Records from a data collection:
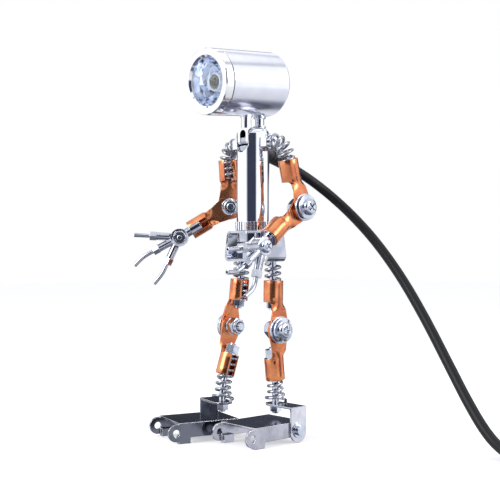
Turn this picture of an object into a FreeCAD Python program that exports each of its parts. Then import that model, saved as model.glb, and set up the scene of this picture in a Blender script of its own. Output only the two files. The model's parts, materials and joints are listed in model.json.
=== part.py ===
import FreeCAD, Part
import Sketcher

import os
import re
from math import cos, pi, radians, sin, sqrt, tan
from types import SimpleNamespace

# Robot shaped desk lamp made of hardware: an aluminium LED spotlight for a head, a chrome tube
# for a body, crimp lugs, bolts, springs and threaded rods for limbs, and channel steel for feet.
# Millimetres, +Z up. The robot faces -Y and its own left is +X. The body's axis stands at
# stand_x, stand_y, so that the origin lies under the middle of the lamp, on the table.

Vec = FreeCAD.Vector
doc = FreeCAD.newDocument("robot_lamp")

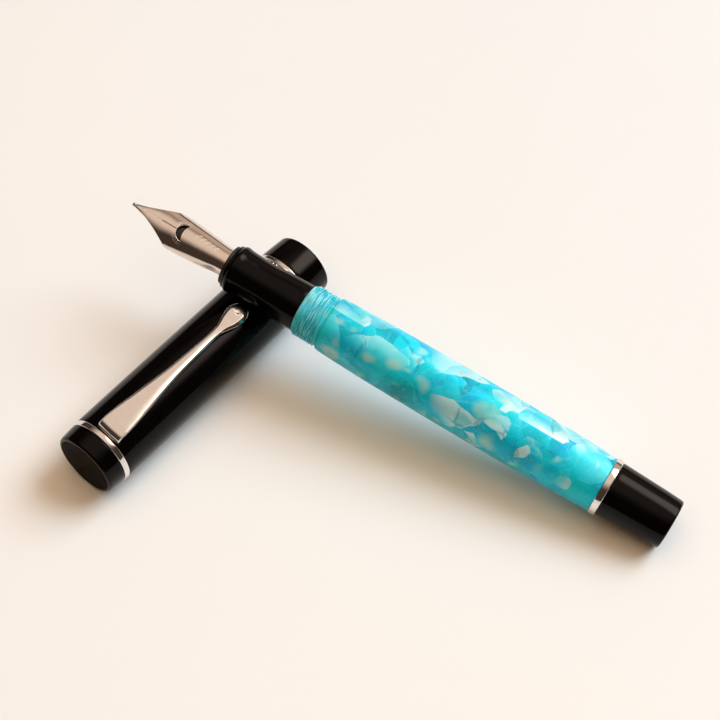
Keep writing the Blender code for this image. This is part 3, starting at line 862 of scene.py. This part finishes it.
# ------------------------------------------------------------------ converter
def converter():
    lathe("converter_mouth_shell", rounded([
        (38.7, 2.2), (38.7, 3.45, 0.15), (39.0, 3.6), (47.7, 3.6, 0.1), (48.2, 3.45),
        (48.2, 2.6), (51.0, 2.6), (51.0, 1.3), (44.4, 1.3), (44.4, 2.2)]),
        PEN, MATT, "converter", ["converter_mouth"], 96)
    lathe("converter_tube_shell", rounded([
        (48.25, 2.9), (48.25, 3.5, 0.1), (83.9, 3.5, 0.1), (83.9, 2.9)]),
        PEN, CLEAR, "converter", ["converter_tube"], 96)
    loop = [(84.0, 1.35), (84.0, 3.55), (84.3, 3.75)]
    for k in range(4):
        x = 86.0 + 0.6 * k
        loop += [(x, 3.75), (x + 0.12, 3.66), (x + 0.28, 3.66), (x + 0.4, 3.75)]
    loop += [(95.6, 3.75), (95.9, 3.66), (96.0, 3.5), (96.0, 3.0), (88.4, 3.0), (88.4, 1.35)]
    lathe("converter_ferrule_shell", loop, PEN, CHROME, "converter", ["converter_ferrule"],
          96)
    knob = rounded([(88.7, 1.35), (88.7, 2.7), (96.3, 2.7), (96.3, 3.2, 0.05), (96.6, 3.45, 0.1)], False)
    ribs = [(96.9 + 12.3 * k / 24, 3.45) for k in range(25)]
    first = len(knob)
    loop = knob + ribs + [(109.6, 3.4), (109.9, 3.25), (110.0, 3.0), (110.0, 0.0), (109.2, 0.0), (109.2, 1.35)]

    def radial(i, x, r, a):
        if first + 1 < i < first + 23:
            return r - 0.14 * (0.5 + 0.5 * math.cos(24 * a)) ** 2
        return r

    lathe("converter_knob_shell", loop, PEN, MATT, "knob", ["converter_knob"],
          192, radial, 40)
    lathe("converter_piston_shell", rounded([
        (79.0, 0.0), (79.0, 1.6), (79.6, 2.58, 0.1), (80.4, 2.58, 0.1), (80.8, 2.3, 0.1),
        (81.8, 2.3, 0.1), (82.2, 2.58, 0.1), (83.05, 2.58, 0.1), (83.05, 0.0)]),
        PEN, RUBBER, "piston", ["converter_piston"], 72)
    rod = [(83.05, 0.0), (83.05, 1.0)] + [(83.4 + 25.0 * k / 240, 0.93) for k in range(241)] + [(108.7, 0.9), (108.7, 0.0)]

    def helix(i, x, r, a):
        if 2 <= i < 243:
            return r + 0.07 * (0.5 + 0.5 * math.cos(2 * (2 * math.pi * x / 4.4 * 1.0 - a)))
        return r

    lathe("converter_rod_shell", rod, PEN, MATT, "piston", ["converter_rod"],
          24, helix, 40)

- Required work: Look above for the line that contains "Keep writing the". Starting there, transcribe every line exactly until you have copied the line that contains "loop = knob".

- Solution for this exercise:
Keep writing the Blender code for this image. This is part 3, starting at line 862 of scene.py. This part finishes it.
# ------------------------------------------------------------------ converter
def converter():
    lathe("converter_mouth_shell", rounded([
        (38.7, 2.2), (38.7, 3.45, 0.15), (39.0, 3.6), (47.7, 3.6, 0.1), (48.2, 3.45),
        (48.2, 2.6), (51.0, 2.6), (51.0, 1.3), (44.4, 1.3), (44.4, 2.2)]),
        PEN, MATT, "converter", ["converter_mouth"], 96)
    lathe("converter_tube_shell", rounded([
        (48.25, 2.9), (48.25, 3.5, 0.1), (83.9, 3.5, 0.1), (83.9, 2.9)]),
        PEN, CLEAR, "converter", ["converter_tube"], 96)
    loop = [(84.0, 1.35), (84.0, 3.55), (84.3, 3.75)]
    for k in range(4):
        x = 86.0 + 0.6 * k
        loop += [(x, 3.75), (x + 0.12, 3.66), (x + 0.28, 3.66), (x + 0.4, 3.75)]
    loop += [(95.6, 3.75), (95.9, 3.66), (96.0, 3.5), (96.0, 3.0), (88.4, 3.0), (88.4, 1.35)]
    lathe("converter_ferrule_shell", loop, PEN, CHROME, "converter", ["converter_ferrule"],
          96)
    knob = rounded([(88.7, 1.35), (88.7, 2.7), (96.3, 2.7), (96.3, 3.2, 0.05), (96.6, 3.45, 0.1)], False)
    ribs = [(96.9 + 12.3 * k / 24, 3.45) for k in range(25)]
    first = len(knob)
    loop = knob + ribs + [(109.6, 3.4), (109.9, 3.25), (110.0, 3.0), (110.0, 0.0), (109.2, 0.0), (109.2, 1.35)]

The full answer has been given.